Source material ::
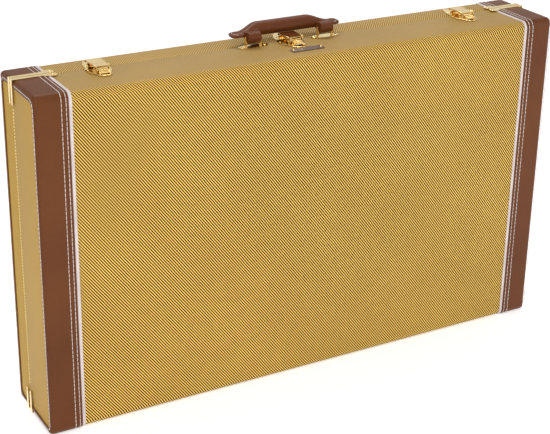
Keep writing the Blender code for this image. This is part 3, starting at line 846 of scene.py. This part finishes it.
def base_rim(name, centre_x, scale):
    """A raised rounded rim round the nose of the base plate."""
    z = LATCH_FLOOR + LATCH_PLATE
    outline = [(centre_x + 0.0182 * scale, 0.006), (centre_x + 0.0178 * scale, -0.002)]
    outline += arc((centre_x, -0.016 * scale), 0.0112 * scale, 0, -180, 20)
    outline += [(centre_x - 0.0178 * scale, -0.002), (centre_x - 0.0182 * scale, 0.006)]
    path = [Vector((a, b, z)) for a, b in outline]
    tube(name + "_rim", path, 0.0011 * scale, BRASS, "front_half")


def hasp_lips(name, centre_x, scale):
    """A rounded lip along each side of the hasp's plate."""
    low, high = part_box(name + "_hasp")
    for sign in (-1, 1):
        x = centre_x + sign * 0.0120 * scale
        places = (low[1] + 0.0045, low[1] + 0.005, high[1] - 0.003, high[1] - 0.0025)
        lip = [Vector((x, y, high[2] + 0.0001)) for y in places]
        tube("%s_hasp_lip_%d" % (name, sign + 1), lip, 0.0006, BRASS,
             name.replace("latch", "hasp"))


def stepped_lever(name, centre_x, scale):
    """The latch lever: a barrel on the pin with a stepped tail that curls up at its tip."""
    origin = Vector((centre_x, 0.0, LATCH_FLOOR))
    axis = tuple(place * scale for place in LEVER_AXIS)
    tail = [(y * scale, z * scale) for y, z in LEVER_STEPS]
    locked = name == "centre_latch"
    mesh_builder = bmesh.new()
    add_prism(mesh_builder, arc(axis, LEVER_RADIUS * scale, -80, 95, 14) + tail, "X",
              -LEVER_HALF * scale, LEVER_HALF * scale)
    made = finish_mesh(name + "_lever_stepped", mesh_builder, BRASS)
    bores = [cutter(arc(axis, PIN_BORE, 0, 345, 23), "X", -FAR, FAR)]
    if locked:
        bores.append(cutter(arc((0.0, PLUG_Y * scale), PLUG_BORE, 0, 352, 31), "Z", -FAR, FAR))
    cut(made, bores)
    made.data.transform(Matrix.Translation(origin))
    soften(made, 0.0004 * scale, 3, 30.0)
    body = name.replace("latch", "lever")
    stands_for(made, body, name + "_lever")
    if locked:
        spot = arc((centre_x, PLUG_Y * scale), 0.0042, 0, 350, 32)
        for height in (0.0076, 0.0064):
            ring = [Vector((a, b, origin.z + height * scale)) for a, b in spot]
            tube("centre_lever_keyhole_ring_%d" % int(height * 1e4), ring, 0.0010, BRASS,
                 body)


def tube(name, path, radius, look, body):
    """A round bar along a flat path, with tapered ends."""
    up = Vector((0.0, 0.0, 1.0))
    last = len(path) - 1
    rings = []
    for index, point in enumerate(path):
        direction = (path[min(index + 1, last)] - path[max(index - 1, 0)]).normalized()
        sideways = direction.cross(up).normalized()
        size = radius * (0.5 if index in (0, last) else 1.0)
        angles = [2 * math.pi * side / TUBE_SIDES for side in range(TUBE_SIDES)]
        rings.append([point + size * (sideways * math.cos(a) + up * math.sin(a)) for a in angles])
    mesh_builder = bmesh.new()
    add_loft(mesh_builder, rings)
    finish_mesh(name, mesh_builder, look, body, 60.0)


YARN_SHAPE = (0.7, 1.0, 1.5, 1.0)
NAIL_SHAPE = (1.0, 1.0, 0.6, 1.0)


def seam_dots(body):
    """Light yarn ends that show along the split on the end faces."""
    first, pitch, last = 0.052, 0.0054, HEIGHT - 0.048
    mesh_builder = bmesh.new()
    for sign in (-1, 1):
        for step in range(int((last - first) / pitch) + 1):
            z = first + step * pitch
            centre = Vector((sign * (HALF_LENGTH - COVER_IN + 0.0001), SPLIT_Y - 0.0011, z))
            bmesh.ops.create_icosphere(mesh_builder, subdivisions=2, radius=0.0012,
                                       matrix=Matrix.Translation(centre) @ Matrix.Diagonal(YARN_SHAPE))
    finish_mesh("seam_yarn_ends", mesh_builder, SEAM_DOT, body, 80.0)


def nameplate_pins():
    """Two small brass nail heads that hold the blank plate."""
    low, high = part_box("nameplate")
    mesh_builder = bmesh.new()
    for x in (low[0] + 0.0035, high[0] - 0.0035):
        place = Matrix.Translation((x, (low[1] + high[1]) / 2, high[2] - 0.0006))
        bmesh.ops.create_icosphere(mesh_builder, subdivisions=3, radius=0.0021,
                                   matrix=place @ Matrix.Diagonal(NAIL_SHAPE))
    finish_mesh("nameplate_pins", mesh_builder, BRASS, "front_half", 80.0)


# ---- Building everything ---------------------------------------------------------------------------
def build_covers():
    """Tweed, leather, stitching, piping and clips of both halves."""
    for half, body in BODY.items():
        tweed_cover(half, body)
        for end in SIGN:
            leather_cap(half, end, body)
            cap_stitches(half, end, body)
            piping(half, end, body)
            for level in ("top", "bottom"):
                corner_clip(level, end, half, body)
    seam_dots("front_half")


def build_handle():
    handle_grip()
    paddle_stitches()
    for label in SIGN:
        handle_strap(label)


def build_interior():
    cushion("body_pad", "front_half", 0.004)
    cushion("body_rail_lower", "front_half", 0.003)
    cushion("body_rail_upper", "front_half", 0.003)
    cushion("neck_rest", "rear_half", 0.003)


def dress_frame():
    """Finishes of the CAD nodes that stay, and the latches' and nameplate's finer parts."""
    for half in BODY:
        dress(half + "_shell", PLYWOOD, 0.0003)
        dress(half + "_lining", PLUSH, 0.0005)
    dress("dust_lip", PLYWOOD, 0.0005)
    for name in LATCHES:
        for part in ("base", "hasp", "catch"):
            dress("%s_%s" % (name, part), BRASS, 0.0005)
        dress(name + "_lever_pin", STEEL, 0.0002)
        latch_details(name)
    dress("lock_plug", BRASS, 0.0002)
    for label in SIGN:
        dress("bail_" + label, BRASS, 0.0004)
        dress("bail_plate_" + label, BRASS, 0.0003)
    for label in ("left", "centre", "right"):
        dress("hinge_%s_front_leaf" % label, BRASS, 0.0002)
        dress("hinge_%s_rear_leaf" % label, BRASS, 0.0002)
        dress("hinge_%s_pin" % label, STEEL)
    dress("nameplate", PLATE, 0.0004)
    nameplate_pins()


build_covers()
build_handle()
build_interior()
dress_frame()


# ---- Floor, light and camera -------------------------------------------------------------------
FLOOR_REACH = 8.0
FLOOR_STEP = 0.12               # deeper than the rear half reaches when the case is open
WORLD_STRENGTH = 0.8
# Brightness of the surroundings by height: dark bands give the brass something to mirror.
WORLD_ZONES = ((0.0, 1.0), (0.30, 1.0), (0.45, 1.0), (0.50, 0.25), (0.64, 0.20), (0.72, 1.0),
               (0.90, 1.0), (0.97, 0.4))


def floor_look():
    look = Look("studio_floor", 0.85, specular=0.1)
    place = look.node("TexCoord").outputs["Object"]
    shades = ((0.0, (0.93, 0.93, 0.93)), (1.0, (0.95, 0.95, 0.95)))
    look.colour(look.ramp(look.noise(place, 3.0), shades))
    look.shader.inputs["Emission Color"].default_value = (1.0, 1.0, 1.0, 1.0)
    look.shader.inputs["Emission Strength"].default_value = 0.38
    return look.made


def studio_floor():
    """A pale floor that steps down behind the hinge, so that the opened lid has room."""
    step_y = SPLIT_Y - 0.0015
    profile = ((-0.75 * FLOOR_REACH, 0.0), (step_y, 0.0), (step_y + 0.002, -FLOOR_STEP),
               (FLOOR_REACH, -FLOOR_STEP))
    mesh_builder = bmesh.new()
    left, right = ([mesh_builder.verts.new((x, y, z)) for y, z in profile]
                   for x in (-FLOOR_REACH, FLOOR_REACH))
    for index in range(len(profile) - 1):
        mesh_builder.faces.new((left[index], right[index], right[index + 1], left[index + 1]))
    finish_mesh("studio_floor", mesh_builder, floor_look(), smooth_angle=10.0)


def area_light(name, place, target, size, power):
    light = bpy.data.lights.new(name, "AREA")
    light.shape = "RECTANGLE"
    light.size, light.size_y = size
    light.energy = power
    made = bpy.data.objects.new(name, light)
    made.location = place
    made.rotation_euler = (Vector(target) - Vector(place)).to_track_quat("-Z", "Y").to_euler()
    bpy.context.scene.collection.objects.link(made)


def studio_world():
    """Pale surroundings with soft dark bands at some heights."""
    world = bpy.data.worlds.new("studio")
    bpy.context.scene.world = world
    world.use_nodes = True
    tree = world.node_tree
    backdrop = tree.nodes["Background"]
    backdrop.inputs["Strength"].default_value = WORLD_STRENGTH
    direction = tree.nodes.new("ShaderNodeTexCoord")
    parts = tree.nodes.new("ShaderNodeSeparateXYZ")
    zones = tree.nodes.new("ShaderNodeValToRGB")
    while len(zones.color_ramp.elements) < len(WORLD_ZONES):
        zones.color_ramp.elements.new(0.5)
    for point, (height, level) in zip(zones.color_ramp.elements, WORLD_ZONES):
        point.position = height
        point.color = (level, level, level, 1.0)
    tree.links.new(direction.outputs["Generated"], parts.inputs[0])
    tree.links.new(parts.outputs[2], zones.inputs["Fac"])
    tree.links.new(zones.outputs["Color"], backdrop.inputs["Color"])


def add_camera():
    scene = bpy.context.scene
    scene.view_settings.view_transform = "Standard"
    settings = bpy.data.cameras.new("camera")
    settings.lens = 90.948
    settings.sensor_width = 36.0
    settings.shift_y = -0.0253
    camera = bpy.data.objects.new("camera", settings)
    camera.location = (-1.1007, -1.8790, 1.2238)
    camera.rotation_euler = tuple(math.radians(angle) for angle in (66.6499, -0.9568, -29.2338))
    scene.collection.objects.link(camera)
    scene.camera = camera


studio_floor()
studio_world()
area_light("key", (-1.2, -2.2, 2.2), (0.0, 0.0, 0.3), (1.6, 1.2), 36.0)
area_light("fill", (2.4, -1.6, 1.2), (0.0, 0.0, 0.3), (1.5, 1.5), 14.0)
area_light("top", (0.2, 0.9, 2.4), (0.0, 0.0, 0.5), (1.8, 0.8), 20.0)
add_camera()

Objective :: Extract the lines above, from the first one through the one containing "path, 0.0011 *", and return only those, unchanged.

Exercise answer ::
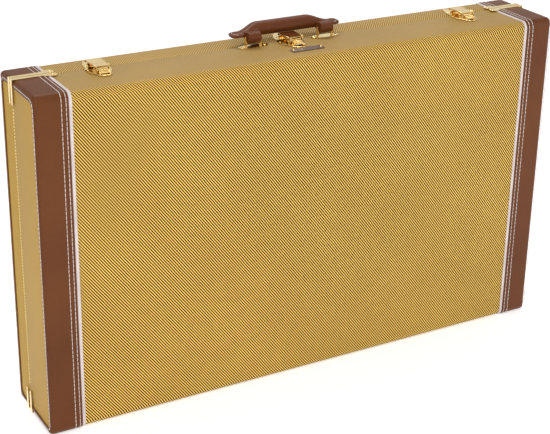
Keep writing the Blender code for this image. This is part 3, starting at line 846 of scene.py. This part finishes it.
def base_rim(name, centre_x, scale):
    """A raised rounded rim round the nose of the base plate."""
    z = LATCH_FLOOR + LATCH_PLATE
    outline = [(centre_x + 0.0182 * scale, 0.006), (centre_x + 0.0178 * scale, -0.002)]
    outline += arc((centre_x, -0.016 * scale), 0.0112 * scale, 0, -180, 20)
    outline += [(centre_x - 0.0178 * scale, -0.002), (centre_x - 0.0182 * scale, 0.006)]
    path = [Vector((a, b, z)) for a, b in outline]
    tube(name + "_rim", path, 0.0011 * scale, BRASS, "front_half")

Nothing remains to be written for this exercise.